GOAL —
How do the records below read from their first line through the line containing "lip_h = 4.8; // [4:0.1:5.4]"? Write those lines out exactly.

RECORDS PROVIDED —
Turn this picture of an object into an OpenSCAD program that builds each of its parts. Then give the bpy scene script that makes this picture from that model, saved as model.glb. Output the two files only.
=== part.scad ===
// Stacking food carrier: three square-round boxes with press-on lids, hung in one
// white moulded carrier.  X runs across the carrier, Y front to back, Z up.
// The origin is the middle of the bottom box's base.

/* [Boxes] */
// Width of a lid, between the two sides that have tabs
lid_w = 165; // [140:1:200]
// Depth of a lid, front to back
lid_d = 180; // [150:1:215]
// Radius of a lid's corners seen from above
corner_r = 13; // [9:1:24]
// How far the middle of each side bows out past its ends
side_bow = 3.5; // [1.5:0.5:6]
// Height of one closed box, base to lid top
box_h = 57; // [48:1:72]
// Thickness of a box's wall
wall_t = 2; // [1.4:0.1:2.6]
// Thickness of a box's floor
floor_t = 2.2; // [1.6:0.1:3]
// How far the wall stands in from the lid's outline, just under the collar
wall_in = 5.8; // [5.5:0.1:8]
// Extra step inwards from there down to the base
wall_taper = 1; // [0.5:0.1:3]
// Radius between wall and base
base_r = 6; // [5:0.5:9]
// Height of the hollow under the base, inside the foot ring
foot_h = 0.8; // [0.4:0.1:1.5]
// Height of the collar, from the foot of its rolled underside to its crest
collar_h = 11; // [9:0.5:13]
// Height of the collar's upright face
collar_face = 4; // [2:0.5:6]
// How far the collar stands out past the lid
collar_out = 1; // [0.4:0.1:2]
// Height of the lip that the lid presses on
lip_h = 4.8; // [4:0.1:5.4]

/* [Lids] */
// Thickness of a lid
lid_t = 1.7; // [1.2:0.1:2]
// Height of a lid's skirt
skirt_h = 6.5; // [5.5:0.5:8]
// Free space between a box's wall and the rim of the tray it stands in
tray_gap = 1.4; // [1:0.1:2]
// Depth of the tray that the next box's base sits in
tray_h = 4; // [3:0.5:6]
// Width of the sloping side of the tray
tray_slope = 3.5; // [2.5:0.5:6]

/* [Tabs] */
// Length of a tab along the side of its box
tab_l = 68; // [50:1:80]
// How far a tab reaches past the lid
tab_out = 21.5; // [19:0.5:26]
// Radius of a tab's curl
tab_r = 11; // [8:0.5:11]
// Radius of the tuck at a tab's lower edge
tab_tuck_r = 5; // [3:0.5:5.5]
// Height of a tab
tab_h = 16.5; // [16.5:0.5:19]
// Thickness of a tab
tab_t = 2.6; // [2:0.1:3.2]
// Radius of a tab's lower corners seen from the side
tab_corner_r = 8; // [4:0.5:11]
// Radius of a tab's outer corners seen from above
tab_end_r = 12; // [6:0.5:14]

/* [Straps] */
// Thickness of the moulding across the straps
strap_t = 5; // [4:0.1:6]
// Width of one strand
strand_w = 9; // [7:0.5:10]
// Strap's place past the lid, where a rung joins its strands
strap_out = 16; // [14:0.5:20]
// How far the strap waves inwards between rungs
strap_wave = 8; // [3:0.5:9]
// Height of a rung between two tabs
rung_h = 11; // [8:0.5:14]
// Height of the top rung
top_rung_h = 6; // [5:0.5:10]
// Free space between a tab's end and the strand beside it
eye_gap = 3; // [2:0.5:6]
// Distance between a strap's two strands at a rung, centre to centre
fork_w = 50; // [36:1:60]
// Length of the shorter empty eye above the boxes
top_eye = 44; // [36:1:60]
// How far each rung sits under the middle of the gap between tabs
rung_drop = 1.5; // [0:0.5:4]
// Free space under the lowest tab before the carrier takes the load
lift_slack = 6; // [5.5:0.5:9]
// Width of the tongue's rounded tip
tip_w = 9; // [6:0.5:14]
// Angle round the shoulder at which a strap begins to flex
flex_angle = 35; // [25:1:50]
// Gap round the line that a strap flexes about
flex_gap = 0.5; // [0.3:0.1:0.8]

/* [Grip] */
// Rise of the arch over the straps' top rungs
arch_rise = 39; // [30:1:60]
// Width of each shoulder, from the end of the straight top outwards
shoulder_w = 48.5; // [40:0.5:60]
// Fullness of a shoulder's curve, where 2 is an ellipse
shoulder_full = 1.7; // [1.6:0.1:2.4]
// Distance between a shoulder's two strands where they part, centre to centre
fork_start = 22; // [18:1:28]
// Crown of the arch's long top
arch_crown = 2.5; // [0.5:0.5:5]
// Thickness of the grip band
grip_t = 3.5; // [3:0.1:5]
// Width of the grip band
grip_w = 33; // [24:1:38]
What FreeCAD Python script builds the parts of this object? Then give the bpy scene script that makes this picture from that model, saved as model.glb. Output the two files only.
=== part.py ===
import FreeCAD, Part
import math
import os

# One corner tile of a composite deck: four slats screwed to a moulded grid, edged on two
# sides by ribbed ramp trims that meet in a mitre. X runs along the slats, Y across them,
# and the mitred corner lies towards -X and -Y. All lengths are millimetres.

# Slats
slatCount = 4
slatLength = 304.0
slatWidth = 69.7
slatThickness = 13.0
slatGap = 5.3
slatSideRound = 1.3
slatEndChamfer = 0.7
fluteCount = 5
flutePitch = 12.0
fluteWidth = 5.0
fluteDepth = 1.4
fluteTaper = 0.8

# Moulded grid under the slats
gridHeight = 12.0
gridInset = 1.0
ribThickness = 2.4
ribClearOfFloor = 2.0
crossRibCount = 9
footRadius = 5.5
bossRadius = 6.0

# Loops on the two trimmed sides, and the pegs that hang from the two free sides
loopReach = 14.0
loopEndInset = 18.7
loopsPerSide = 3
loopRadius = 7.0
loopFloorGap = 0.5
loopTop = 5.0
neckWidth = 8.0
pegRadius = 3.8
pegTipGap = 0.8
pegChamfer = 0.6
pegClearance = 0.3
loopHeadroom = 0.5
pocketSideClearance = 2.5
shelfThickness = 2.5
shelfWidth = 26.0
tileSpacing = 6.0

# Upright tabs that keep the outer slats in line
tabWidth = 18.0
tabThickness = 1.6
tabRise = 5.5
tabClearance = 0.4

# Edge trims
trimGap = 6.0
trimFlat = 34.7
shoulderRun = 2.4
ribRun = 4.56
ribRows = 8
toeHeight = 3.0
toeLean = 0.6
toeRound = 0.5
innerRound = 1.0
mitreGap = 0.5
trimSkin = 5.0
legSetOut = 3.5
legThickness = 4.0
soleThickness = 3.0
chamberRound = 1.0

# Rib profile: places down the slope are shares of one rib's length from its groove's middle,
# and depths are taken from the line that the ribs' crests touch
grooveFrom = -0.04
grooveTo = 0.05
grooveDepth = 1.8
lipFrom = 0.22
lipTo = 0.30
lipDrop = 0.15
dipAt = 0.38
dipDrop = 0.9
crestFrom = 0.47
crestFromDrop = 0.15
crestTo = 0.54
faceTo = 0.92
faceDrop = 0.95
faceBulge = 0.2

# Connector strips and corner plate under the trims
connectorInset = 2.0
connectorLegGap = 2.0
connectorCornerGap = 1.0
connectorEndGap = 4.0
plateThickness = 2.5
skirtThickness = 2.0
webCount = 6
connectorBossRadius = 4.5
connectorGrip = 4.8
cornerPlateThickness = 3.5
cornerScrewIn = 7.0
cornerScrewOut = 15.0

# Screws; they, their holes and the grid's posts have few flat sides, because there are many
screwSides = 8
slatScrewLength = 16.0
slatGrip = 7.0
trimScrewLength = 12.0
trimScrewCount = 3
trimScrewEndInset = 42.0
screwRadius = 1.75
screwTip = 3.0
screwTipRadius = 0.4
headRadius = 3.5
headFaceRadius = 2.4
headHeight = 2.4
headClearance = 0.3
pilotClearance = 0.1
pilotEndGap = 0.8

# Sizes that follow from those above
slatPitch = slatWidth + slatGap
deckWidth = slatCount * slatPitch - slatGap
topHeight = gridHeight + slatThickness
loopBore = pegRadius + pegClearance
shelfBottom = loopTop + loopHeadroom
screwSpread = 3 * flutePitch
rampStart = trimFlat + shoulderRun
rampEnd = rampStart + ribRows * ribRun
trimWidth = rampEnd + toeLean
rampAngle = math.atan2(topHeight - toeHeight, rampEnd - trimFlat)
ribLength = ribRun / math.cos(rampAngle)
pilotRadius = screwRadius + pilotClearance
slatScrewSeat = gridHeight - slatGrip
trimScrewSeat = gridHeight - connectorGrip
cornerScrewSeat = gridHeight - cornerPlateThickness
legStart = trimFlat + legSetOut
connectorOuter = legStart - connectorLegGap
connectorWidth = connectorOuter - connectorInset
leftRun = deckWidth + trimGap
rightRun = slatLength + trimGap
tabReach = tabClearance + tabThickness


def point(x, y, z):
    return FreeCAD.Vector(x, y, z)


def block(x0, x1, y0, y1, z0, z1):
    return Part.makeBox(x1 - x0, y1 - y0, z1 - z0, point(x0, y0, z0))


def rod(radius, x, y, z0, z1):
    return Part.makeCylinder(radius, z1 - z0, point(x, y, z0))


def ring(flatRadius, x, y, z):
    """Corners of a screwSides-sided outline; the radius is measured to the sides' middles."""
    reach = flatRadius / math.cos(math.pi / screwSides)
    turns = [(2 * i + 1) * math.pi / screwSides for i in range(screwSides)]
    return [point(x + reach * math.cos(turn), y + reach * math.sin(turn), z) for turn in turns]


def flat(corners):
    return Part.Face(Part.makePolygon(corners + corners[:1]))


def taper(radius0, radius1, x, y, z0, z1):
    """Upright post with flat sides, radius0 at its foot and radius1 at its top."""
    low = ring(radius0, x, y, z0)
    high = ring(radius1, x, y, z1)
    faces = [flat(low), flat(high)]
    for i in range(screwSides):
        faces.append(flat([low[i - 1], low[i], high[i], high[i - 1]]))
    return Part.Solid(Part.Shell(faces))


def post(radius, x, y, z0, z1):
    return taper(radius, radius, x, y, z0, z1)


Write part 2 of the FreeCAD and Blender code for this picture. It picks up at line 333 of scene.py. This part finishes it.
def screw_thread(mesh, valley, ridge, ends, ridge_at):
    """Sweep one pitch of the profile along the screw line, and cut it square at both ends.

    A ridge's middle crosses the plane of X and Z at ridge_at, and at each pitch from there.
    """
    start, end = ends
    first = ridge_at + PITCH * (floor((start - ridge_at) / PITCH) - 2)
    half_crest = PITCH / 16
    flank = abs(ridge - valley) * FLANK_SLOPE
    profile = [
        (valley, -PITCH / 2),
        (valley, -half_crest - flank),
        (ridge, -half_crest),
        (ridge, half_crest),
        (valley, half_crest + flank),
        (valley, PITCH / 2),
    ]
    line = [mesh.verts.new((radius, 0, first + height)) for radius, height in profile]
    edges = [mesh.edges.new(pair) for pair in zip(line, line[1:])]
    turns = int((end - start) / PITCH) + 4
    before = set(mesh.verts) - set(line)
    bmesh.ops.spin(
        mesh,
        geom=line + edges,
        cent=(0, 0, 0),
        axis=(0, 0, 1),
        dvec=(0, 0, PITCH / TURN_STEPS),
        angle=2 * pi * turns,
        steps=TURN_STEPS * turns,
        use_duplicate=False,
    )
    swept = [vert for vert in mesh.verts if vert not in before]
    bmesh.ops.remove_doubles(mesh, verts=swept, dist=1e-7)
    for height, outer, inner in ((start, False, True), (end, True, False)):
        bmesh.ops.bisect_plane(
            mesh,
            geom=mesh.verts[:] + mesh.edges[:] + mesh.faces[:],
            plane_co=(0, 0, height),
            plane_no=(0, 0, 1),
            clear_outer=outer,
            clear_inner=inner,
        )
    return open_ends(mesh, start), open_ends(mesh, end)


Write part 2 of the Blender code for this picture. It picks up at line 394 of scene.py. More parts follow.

SOLUTION TO THIS EXERCISE —
Turn this picture of an object into an OpenSCAD program that builds each of its parts. Then give the bpy scene script that makes this picture from that model, saved as model.glb. Output the two files only.
=== part.scad ===
// Stacking food carrier: three square-round boxes with press-on lids, hung in one
// white moulded carrier.  X runs across the carrier, Y front to back, Z up.
// The origin is the middle of the bottom box's base.

/* [Boxes] */
// Width of a lid, between the two sides that have tabs
lid_w = 165; // [140:1:200]
// Depth of a lid, front to back
lid_d = 180; // [150:1:215]
// Radius of a lid's corners seen from above
corner_r = 13; // [9:1:24]
// How far the middle of each side bows out past its ends
side_bow = 3.5; // [1.5:0.5:6]
// Height of one closed box, base to lid top
box_h = 57; // [48:1:72]
// Thickness of a box's wall
wall_t = 2; // [1.4:0.1:2.6]
// Thickness of a box's floor
floor_t = 2.2; // [1.6:0.1:3]
// How far the wall stands in from the lid's outline, just under the collar
wall_in = 5.8; // [5.5:0.1:8]
// Extra step inwards from there down to the base
wall_taper = 1; // [0.5:0.1:3]
// Radius between wall and base
base_r = 6; // [5:0.5:9]
// Height of the hollow under the base, inside the foot ring
foot_h = 0.8; // [0.4:0.1:1.5]
// Height of the collar, from the foot of its rolled underside to its crest
collar_h = 11; // [9:0.5:13]
// Height of the collar's upright face
collar_face = 4; // [2:0.5:6]
// How far the collar stands out past the lid
collar_out = 1; // [0.4:0.1:2]
// Height of the lip that the lid presses on
lip_h = 4.8; // [4:0.1:5.4]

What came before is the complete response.